>> START
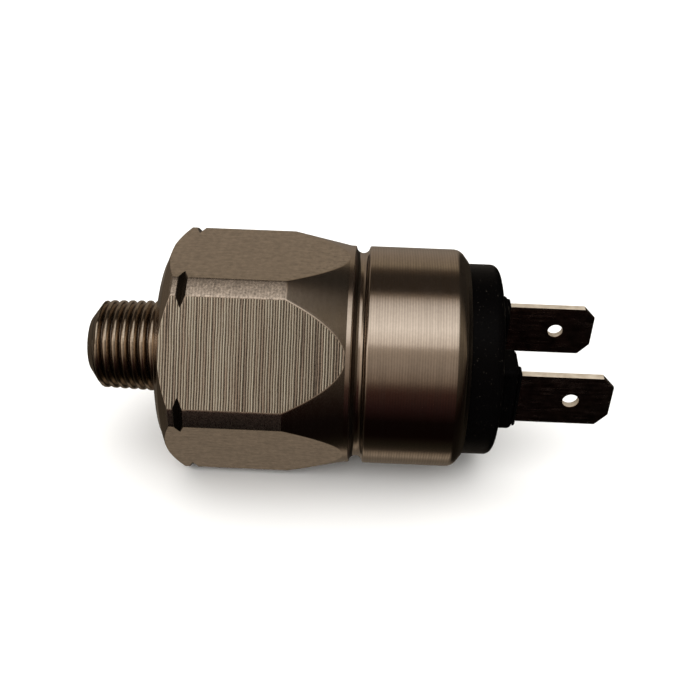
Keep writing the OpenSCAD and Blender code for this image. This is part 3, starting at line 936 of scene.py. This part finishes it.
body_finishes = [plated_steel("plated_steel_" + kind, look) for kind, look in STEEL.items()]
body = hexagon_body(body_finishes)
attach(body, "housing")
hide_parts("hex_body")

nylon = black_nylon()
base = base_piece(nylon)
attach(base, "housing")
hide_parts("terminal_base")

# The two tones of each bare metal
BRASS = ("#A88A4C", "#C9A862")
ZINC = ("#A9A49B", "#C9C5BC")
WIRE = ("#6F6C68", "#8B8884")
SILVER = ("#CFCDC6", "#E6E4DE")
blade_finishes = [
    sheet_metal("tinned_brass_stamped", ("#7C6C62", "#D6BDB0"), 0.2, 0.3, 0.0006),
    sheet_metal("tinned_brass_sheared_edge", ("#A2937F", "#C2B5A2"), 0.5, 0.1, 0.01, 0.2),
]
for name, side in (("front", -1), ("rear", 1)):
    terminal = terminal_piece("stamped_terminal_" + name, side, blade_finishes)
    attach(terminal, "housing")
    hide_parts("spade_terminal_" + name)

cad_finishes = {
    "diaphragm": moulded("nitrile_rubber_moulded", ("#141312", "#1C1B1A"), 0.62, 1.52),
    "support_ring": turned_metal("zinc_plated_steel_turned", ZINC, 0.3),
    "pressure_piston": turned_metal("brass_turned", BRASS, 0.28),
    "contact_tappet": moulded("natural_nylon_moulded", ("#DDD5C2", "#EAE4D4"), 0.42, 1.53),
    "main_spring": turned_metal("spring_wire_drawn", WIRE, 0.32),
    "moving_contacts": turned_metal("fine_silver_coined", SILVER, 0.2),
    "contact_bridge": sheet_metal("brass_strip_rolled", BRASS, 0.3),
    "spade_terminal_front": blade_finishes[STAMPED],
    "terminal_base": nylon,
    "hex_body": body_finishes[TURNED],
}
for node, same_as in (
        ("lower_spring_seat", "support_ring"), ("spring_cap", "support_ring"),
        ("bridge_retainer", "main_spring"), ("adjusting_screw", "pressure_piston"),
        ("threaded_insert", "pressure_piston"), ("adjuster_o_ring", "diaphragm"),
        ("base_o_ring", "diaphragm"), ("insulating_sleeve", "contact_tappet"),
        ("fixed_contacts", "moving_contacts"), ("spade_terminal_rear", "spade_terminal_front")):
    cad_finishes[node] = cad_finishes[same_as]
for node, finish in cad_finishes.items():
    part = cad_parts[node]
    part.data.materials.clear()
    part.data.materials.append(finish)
>> END
TASK DETAILS
Your answer should be exactly the lines of the data above, from the first through the line containing "body = hexagon_body(body_finishes)".

THE ANSWER
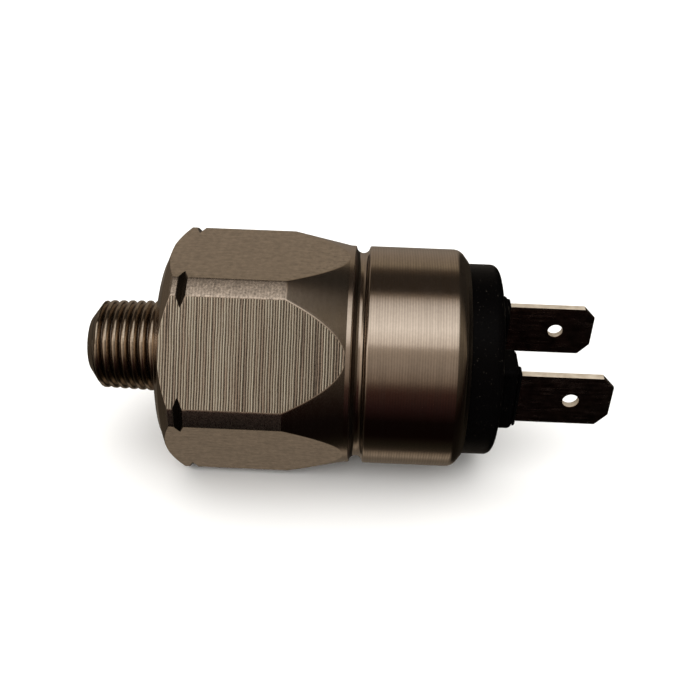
Keep writing the OpenSCAD and Blender code for this image. This is part 3, starting at line 936 of scene.py. This part finishes it.
body_finishes = [plated_steel("plated_steel_" + kind, look) for kind, look in STEEL.items()]
body = hexagon_body(body_finishes)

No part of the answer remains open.